- Exercise prompt: Repeat, exactly, the run of lines that opens with the line containing "obj.matrix_world = world" and closes with the line containing "rng = np.random.default_rng(7)", and leave all other lines out.

- Materials provided:

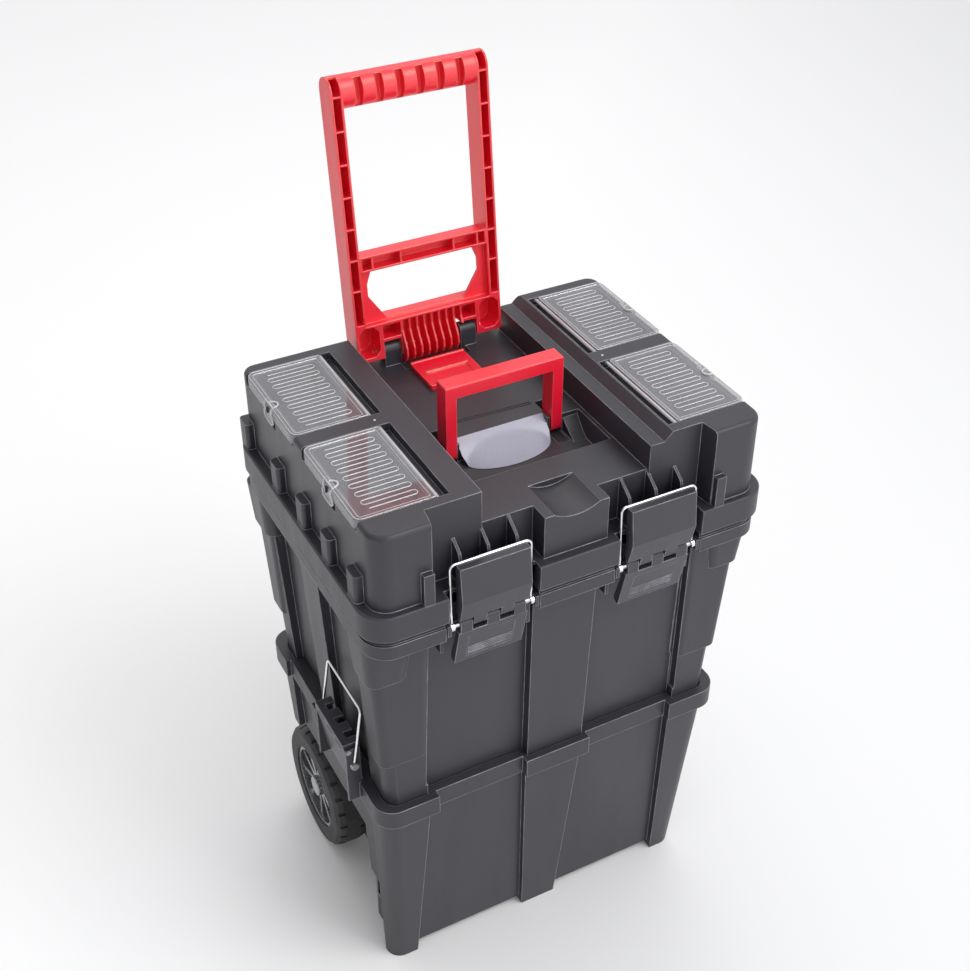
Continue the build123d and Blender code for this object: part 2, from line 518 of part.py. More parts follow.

...

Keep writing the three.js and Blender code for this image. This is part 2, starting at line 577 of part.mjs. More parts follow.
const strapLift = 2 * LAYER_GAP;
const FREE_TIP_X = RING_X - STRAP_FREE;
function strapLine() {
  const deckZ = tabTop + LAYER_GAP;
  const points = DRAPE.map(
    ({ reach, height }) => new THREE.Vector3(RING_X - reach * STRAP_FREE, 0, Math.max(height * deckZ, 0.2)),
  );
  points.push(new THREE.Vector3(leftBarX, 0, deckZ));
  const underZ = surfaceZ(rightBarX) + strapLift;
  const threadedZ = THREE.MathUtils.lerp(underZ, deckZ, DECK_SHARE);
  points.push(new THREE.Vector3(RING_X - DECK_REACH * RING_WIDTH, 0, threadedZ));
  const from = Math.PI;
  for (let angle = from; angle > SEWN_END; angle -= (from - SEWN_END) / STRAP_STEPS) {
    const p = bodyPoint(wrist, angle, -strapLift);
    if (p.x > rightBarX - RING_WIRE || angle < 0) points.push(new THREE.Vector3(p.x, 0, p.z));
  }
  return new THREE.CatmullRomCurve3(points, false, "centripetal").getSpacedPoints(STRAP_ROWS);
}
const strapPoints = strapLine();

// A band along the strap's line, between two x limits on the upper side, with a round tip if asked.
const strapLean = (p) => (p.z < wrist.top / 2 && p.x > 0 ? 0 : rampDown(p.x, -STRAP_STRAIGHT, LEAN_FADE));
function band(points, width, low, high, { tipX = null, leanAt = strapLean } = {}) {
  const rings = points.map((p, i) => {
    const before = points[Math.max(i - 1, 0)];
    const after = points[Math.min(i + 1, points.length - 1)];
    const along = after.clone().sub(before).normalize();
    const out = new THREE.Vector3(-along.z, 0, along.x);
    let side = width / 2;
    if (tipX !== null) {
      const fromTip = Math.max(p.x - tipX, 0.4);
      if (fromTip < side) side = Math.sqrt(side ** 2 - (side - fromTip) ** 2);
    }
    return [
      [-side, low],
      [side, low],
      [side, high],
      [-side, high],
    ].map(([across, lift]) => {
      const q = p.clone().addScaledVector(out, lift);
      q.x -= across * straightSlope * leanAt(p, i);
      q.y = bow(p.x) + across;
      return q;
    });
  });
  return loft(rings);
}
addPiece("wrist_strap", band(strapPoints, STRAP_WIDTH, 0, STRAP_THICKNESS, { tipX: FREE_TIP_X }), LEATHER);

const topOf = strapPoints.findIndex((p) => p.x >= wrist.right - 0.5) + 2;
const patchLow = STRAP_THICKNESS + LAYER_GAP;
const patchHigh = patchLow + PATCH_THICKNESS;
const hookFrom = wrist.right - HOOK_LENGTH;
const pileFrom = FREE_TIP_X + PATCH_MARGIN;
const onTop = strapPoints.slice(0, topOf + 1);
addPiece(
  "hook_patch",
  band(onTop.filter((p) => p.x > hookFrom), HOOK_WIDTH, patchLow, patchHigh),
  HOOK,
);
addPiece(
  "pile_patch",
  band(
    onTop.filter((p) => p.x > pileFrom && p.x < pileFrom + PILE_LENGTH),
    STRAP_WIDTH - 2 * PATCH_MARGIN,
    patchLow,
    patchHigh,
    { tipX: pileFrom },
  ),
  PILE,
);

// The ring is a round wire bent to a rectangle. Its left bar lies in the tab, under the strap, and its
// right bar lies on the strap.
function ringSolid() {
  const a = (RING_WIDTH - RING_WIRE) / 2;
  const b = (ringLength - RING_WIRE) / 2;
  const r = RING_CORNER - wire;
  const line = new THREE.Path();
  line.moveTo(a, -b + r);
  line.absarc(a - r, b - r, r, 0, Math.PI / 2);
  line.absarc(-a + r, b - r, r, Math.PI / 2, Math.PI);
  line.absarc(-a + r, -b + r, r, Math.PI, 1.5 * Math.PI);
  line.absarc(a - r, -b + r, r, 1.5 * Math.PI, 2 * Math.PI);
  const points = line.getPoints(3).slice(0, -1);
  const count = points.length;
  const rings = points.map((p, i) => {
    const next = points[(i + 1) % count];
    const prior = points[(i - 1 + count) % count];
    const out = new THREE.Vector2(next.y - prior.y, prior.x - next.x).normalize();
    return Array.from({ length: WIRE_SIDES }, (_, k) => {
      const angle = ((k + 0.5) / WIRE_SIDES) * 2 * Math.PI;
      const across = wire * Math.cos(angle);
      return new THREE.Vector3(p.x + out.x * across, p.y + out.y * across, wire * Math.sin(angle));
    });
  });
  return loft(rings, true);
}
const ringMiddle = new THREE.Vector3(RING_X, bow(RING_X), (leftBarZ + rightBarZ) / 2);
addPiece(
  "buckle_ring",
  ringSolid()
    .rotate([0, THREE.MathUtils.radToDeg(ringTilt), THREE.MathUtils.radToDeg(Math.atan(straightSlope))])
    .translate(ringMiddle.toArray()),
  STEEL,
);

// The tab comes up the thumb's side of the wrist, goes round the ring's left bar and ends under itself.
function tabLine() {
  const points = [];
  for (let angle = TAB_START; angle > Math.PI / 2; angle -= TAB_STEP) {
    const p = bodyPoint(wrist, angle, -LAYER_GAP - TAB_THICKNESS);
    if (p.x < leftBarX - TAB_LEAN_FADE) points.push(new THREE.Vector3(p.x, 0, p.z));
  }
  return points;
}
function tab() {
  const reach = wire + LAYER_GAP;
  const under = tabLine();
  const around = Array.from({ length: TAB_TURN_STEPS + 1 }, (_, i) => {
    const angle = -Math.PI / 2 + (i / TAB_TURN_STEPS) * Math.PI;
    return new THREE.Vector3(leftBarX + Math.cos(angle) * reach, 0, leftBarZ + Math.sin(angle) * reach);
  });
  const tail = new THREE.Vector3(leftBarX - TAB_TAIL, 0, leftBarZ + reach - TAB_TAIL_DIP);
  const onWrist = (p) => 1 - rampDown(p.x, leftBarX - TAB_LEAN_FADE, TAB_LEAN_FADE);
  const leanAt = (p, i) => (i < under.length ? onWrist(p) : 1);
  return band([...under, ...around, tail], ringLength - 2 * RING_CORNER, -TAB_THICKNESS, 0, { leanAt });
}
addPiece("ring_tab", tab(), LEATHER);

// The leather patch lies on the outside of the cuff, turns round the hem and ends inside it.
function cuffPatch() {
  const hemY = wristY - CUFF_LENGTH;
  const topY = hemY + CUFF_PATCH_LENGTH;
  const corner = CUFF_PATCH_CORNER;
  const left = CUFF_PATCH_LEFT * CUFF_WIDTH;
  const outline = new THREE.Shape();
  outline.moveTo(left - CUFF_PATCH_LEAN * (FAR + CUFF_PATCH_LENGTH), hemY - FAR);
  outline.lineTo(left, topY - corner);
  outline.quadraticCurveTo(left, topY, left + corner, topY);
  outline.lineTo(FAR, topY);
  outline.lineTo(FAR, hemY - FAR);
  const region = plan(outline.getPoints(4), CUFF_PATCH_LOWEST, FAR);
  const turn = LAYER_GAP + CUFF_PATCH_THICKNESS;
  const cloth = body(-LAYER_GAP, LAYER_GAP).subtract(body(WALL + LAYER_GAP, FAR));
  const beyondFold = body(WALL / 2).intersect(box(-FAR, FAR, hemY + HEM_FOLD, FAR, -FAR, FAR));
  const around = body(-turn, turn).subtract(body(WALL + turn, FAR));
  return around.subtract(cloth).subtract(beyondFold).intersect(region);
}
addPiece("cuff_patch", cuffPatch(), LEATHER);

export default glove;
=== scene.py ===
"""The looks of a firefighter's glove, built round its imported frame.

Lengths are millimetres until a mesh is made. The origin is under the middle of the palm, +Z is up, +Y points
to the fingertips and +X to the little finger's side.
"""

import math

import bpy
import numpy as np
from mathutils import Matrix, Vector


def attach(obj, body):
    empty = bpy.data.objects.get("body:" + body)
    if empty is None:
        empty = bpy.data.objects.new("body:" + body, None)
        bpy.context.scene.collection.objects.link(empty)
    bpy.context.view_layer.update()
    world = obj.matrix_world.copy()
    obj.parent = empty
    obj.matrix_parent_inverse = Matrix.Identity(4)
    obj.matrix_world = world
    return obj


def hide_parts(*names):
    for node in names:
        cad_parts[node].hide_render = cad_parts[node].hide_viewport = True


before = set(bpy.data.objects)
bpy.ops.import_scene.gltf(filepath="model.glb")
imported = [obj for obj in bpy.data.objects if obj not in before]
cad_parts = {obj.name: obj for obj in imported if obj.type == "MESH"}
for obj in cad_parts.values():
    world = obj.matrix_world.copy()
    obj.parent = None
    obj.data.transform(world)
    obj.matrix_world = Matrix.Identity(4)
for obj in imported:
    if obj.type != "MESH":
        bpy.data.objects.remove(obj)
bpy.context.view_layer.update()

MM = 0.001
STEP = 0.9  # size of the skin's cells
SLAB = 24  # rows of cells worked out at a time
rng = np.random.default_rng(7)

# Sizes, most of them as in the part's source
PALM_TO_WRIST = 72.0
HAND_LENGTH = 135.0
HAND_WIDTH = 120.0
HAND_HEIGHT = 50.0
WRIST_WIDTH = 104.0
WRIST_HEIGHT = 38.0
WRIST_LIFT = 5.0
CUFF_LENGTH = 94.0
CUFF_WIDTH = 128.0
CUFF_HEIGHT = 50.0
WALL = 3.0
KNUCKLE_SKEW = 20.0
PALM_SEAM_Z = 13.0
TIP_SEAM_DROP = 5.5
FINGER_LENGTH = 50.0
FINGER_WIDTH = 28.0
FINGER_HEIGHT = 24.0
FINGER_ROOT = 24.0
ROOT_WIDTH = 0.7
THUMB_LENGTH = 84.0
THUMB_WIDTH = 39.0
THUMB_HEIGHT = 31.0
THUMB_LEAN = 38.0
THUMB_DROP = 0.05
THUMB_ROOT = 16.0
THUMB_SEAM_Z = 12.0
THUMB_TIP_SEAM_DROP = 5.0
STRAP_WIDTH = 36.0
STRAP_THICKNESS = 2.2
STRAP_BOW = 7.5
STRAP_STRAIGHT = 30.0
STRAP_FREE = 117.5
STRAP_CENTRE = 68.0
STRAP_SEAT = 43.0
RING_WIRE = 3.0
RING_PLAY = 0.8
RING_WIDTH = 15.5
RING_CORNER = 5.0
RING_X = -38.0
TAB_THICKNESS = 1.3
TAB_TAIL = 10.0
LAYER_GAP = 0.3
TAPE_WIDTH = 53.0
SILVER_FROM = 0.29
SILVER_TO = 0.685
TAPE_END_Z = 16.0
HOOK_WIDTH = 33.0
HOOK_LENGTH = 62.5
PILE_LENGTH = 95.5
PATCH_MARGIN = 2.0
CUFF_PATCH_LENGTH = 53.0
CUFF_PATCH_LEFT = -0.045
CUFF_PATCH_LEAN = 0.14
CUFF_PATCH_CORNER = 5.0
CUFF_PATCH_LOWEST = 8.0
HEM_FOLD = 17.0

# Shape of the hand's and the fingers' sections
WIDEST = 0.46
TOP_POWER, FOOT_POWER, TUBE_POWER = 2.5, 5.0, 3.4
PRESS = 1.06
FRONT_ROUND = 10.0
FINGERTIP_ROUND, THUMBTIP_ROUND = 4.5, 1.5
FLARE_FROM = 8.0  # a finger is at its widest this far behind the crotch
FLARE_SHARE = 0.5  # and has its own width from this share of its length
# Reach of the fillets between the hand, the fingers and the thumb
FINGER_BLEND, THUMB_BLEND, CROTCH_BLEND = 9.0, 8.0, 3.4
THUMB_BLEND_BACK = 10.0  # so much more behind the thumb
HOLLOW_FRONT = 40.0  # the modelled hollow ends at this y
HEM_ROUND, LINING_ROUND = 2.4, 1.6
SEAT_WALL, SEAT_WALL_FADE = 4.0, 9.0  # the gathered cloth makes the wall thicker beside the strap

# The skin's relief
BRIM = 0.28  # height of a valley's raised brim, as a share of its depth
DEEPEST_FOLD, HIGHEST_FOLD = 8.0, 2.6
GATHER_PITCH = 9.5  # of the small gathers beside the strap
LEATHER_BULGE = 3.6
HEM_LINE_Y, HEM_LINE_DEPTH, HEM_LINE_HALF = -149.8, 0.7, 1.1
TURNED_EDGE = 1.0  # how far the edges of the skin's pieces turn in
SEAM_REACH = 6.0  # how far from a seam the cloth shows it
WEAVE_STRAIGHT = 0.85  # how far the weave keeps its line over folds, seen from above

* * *

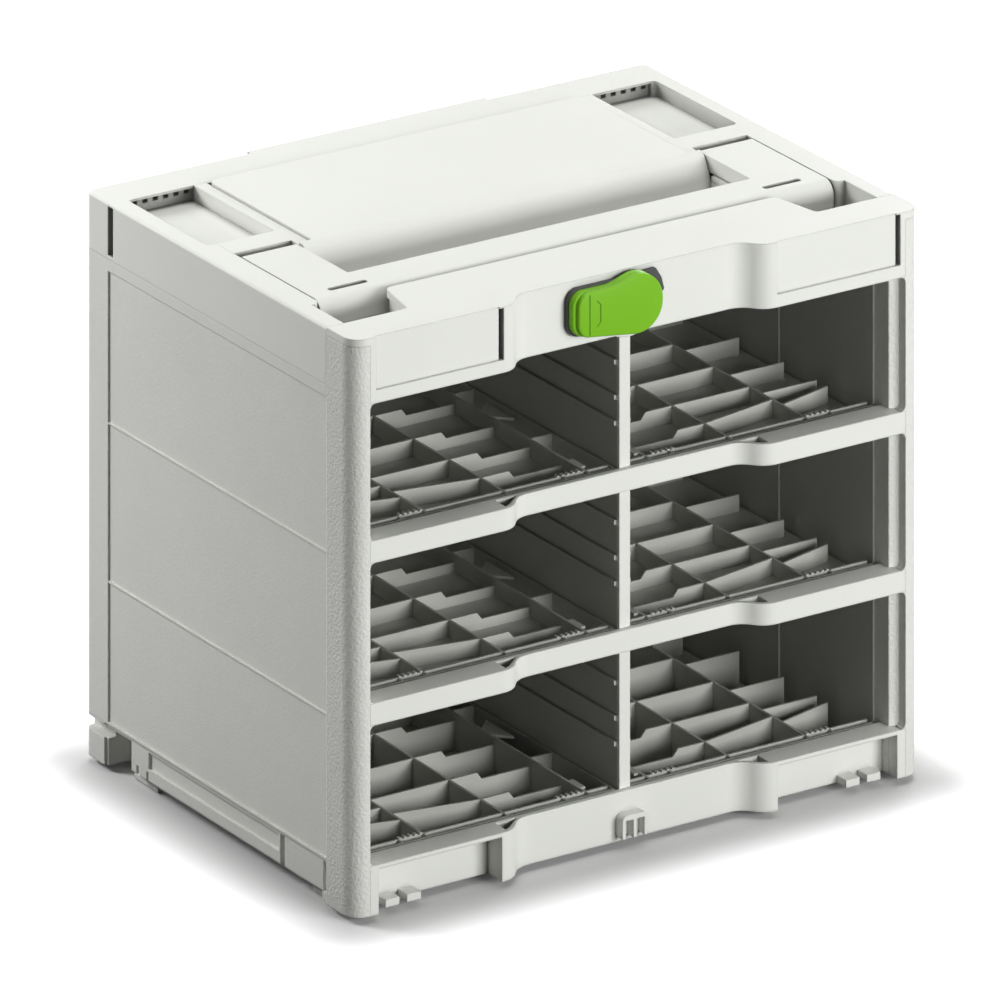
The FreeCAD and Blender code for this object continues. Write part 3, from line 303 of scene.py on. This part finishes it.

- Result of this exercise:
    obj.matrix_world = world
    return obj


def hide_parts(*names):
    for node in names:
        cad_parts[node].hide_render = cad_parts[node].hide_viewport = True


before = set(bpy.data.objects)
bpy.ops.import_scene.gltf(filepath="model.glb")
imported = [obj for obj in bpy.data.objects if obj not in before]
cad_parts = {obj.name: obj for obj in imported if obj.type == "MESH"}
for obj in cad_parts.values():
    world = obj.matrix_world.copy()
    obj.parent = None
    obj.data.transform(world)
    obj.matrix_world = Matrix.Identity(4)
for obj in imported:
    if obj.type != "MESH":
        bpy.data.objects.remove(obj)
bpy.context.view_layer.update()

MM = 0.001
STEP = 0.9  # size of the skin's cells
SLAB = 24  # rows of cells worked out at a time
rng = np.random.default_rng(7)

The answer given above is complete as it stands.